◆ **EXERCISE DESCRIPTION**: All lines from the one with "Continue the FreeCAD" through the one with "self.socket = socket", and only those, are to be reproduced exactly, both ends included.

◆ **DATASET EXTRACT**:
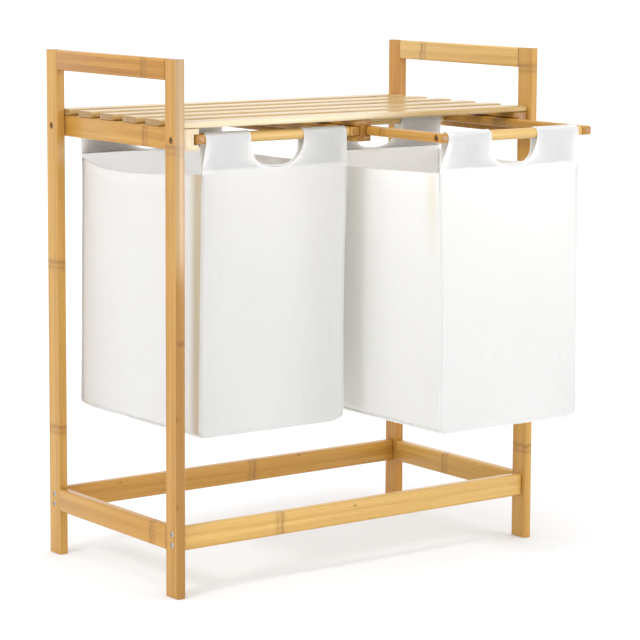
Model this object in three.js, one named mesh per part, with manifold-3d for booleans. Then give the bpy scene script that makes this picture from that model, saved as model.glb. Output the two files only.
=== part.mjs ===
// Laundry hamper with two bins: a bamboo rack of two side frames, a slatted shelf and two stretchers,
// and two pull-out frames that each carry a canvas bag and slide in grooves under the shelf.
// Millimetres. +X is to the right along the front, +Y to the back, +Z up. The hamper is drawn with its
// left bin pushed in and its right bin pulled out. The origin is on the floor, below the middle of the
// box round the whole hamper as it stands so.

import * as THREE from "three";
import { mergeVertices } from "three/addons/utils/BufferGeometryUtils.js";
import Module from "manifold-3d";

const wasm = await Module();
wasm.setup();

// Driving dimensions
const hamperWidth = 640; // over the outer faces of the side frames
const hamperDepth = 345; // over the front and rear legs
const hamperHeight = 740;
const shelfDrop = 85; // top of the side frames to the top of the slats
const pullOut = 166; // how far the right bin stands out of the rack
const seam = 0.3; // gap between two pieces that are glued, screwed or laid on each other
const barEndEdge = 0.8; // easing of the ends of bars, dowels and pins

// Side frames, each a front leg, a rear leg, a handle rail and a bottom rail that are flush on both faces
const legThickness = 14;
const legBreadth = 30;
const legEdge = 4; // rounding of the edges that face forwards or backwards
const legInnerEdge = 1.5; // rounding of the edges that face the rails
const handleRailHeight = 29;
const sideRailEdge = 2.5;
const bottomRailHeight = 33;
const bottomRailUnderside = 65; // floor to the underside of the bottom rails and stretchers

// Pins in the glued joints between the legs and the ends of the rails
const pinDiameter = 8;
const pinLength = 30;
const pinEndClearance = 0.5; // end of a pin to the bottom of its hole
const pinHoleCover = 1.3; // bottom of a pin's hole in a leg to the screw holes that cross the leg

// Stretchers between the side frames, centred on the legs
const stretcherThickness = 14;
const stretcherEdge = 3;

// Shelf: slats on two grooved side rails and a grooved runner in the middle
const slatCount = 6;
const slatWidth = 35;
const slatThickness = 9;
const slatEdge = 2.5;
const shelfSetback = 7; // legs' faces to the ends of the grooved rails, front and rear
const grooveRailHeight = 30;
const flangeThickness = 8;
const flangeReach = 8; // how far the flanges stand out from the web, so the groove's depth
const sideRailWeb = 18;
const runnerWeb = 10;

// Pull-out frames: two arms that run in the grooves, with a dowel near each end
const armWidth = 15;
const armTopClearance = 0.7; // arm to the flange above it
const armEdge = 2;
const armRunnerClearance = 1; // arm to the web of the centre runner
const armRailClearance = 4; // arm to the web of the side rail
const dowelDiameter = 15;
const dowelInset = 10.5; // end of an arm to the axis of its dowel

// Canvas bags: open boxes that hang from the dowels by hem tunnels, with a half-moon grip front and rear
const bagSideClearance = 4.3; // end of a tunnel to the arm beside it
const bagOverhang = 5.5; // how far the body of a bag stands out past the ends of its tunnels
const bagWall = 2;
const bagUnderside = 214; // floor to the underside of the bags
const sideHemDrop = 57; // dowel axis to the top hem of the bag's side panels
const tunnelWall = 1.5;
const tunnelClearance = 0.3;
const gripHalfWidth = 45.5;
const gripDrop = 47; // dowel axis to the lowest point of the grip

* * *

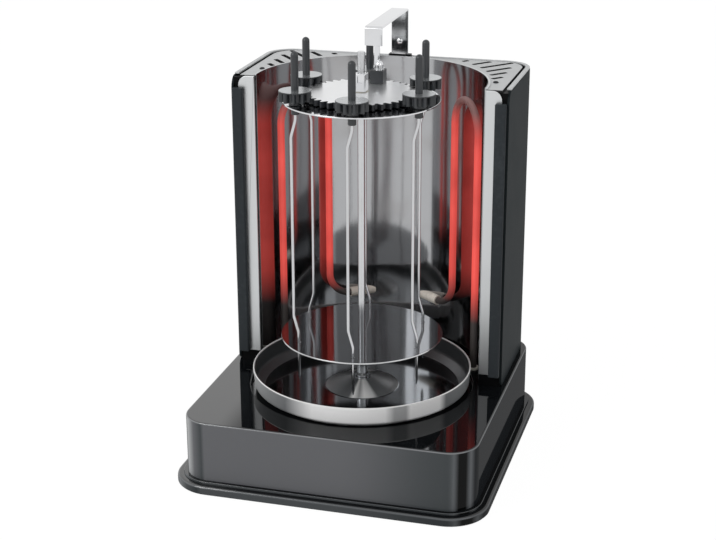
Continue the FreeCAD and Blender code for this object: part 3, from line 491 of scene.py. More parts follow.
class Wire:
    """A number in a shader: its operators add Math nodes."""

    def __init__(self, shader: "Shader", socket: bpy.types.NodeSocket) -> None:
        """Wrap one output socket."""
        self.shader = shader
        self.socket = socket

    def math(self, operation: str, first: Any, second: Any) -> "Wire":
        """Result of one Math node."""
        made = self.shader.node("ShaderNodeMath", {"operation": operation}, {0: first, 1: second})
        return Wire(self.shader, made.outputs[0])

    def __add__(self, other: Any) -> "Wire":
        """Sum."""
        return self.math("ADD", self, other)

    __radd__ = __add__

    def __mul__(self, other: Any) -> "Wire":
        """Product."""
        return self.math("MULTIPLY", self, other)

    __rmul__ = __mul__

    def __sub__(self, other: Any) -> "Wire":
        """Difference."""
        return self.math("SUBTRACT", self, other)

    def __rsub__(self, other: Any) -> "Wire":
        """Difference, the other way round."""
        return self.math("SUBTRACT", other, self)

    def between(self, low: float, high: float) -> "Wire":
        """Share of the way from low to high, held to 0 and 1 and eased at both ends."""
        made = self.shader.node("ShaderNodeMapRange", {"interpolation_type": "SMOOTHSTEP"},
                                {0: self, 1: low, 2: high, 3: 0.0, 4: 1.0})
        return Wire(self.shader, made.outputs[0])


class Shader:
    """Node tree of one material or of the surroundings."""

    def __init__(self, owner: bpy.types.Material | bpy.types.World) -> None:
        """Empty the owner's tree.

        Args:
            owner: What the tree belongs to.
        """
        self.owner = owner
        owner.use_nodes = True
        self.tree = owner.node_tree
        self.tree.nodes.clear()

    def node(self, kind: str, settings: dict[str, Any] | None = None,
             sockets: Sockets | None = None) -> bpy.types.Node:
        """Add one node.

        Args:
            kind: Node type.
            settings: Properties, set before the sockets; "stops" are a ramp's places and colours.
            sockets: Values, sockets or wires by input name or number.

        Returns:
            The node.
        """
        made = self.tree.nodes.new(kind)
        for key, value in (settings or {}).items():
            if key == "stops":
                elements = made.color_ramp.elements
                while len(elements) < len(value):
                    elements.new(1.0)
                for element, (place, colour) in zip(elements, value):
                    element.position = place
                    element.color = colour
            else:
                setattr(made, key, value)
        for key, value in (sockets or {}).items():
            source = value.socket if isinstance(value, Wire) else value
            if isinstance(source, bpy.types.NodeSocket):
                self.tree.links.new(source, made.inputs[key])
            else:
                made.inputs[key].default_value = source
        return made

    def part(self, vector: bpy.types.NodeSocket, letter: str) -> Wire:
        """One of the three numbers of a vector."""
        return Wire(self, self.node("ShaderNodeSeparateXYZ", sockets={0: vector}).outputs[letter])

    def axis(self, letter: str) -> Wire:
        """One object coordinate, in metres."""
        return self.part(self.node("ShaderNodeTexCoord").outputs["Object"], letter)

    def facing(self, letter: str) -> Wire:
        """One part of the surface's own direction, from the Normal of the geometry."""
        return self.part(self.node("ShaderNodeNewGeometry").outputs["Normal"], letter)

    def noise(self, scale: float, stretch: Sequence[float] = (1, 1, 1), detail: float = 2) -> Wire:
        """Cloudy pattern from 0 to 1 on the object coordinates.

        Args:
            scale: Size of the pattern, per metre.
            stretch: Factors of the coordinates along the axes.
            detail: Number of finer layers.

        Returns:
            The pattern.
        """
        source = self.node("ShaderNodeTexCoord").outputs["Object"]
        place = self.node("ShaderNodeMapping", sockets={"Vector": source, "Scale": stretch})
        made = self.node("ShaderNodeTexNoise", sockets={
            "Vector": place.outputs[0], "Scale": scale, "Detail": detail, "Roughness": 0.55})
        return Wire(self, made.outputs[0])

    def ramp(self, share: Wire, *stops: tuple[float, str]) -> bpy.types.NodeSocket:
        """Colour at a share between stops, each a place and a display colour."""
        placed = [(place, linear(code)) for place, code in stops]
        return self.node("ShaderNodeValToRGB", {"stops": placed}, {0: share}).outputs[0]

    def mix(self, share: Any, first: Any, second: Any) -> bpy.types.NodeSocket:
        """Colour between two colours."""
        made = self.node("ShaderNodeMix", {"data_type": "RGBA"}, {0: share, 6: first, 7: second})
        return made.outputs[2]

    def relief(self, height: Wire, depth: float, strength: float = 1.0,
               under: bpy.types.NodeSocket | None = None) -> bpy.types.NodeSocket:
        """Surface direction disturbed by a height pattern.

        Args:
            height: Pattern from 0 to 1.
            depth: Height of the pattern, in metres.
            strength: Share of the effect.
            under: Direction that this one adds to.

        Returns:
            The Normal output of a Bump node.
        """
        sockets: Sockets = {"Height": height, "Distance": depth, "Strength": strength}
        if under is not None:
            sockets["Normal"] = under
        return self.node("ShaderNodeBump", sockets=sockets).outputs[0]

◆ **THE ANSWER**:
Continue the FreeCAD and Blender code for this object: part 3, from line 491 of scene.py. More parts follow.
class Wire:
    """A number in a shader: its operators add Math nodes."""

    def __init__(self, shader: "Shader", socket: bpy.types.NodeSocket) -> None:
        """Wrap one output socket."""
        self.shader = shader
        self.socket = socket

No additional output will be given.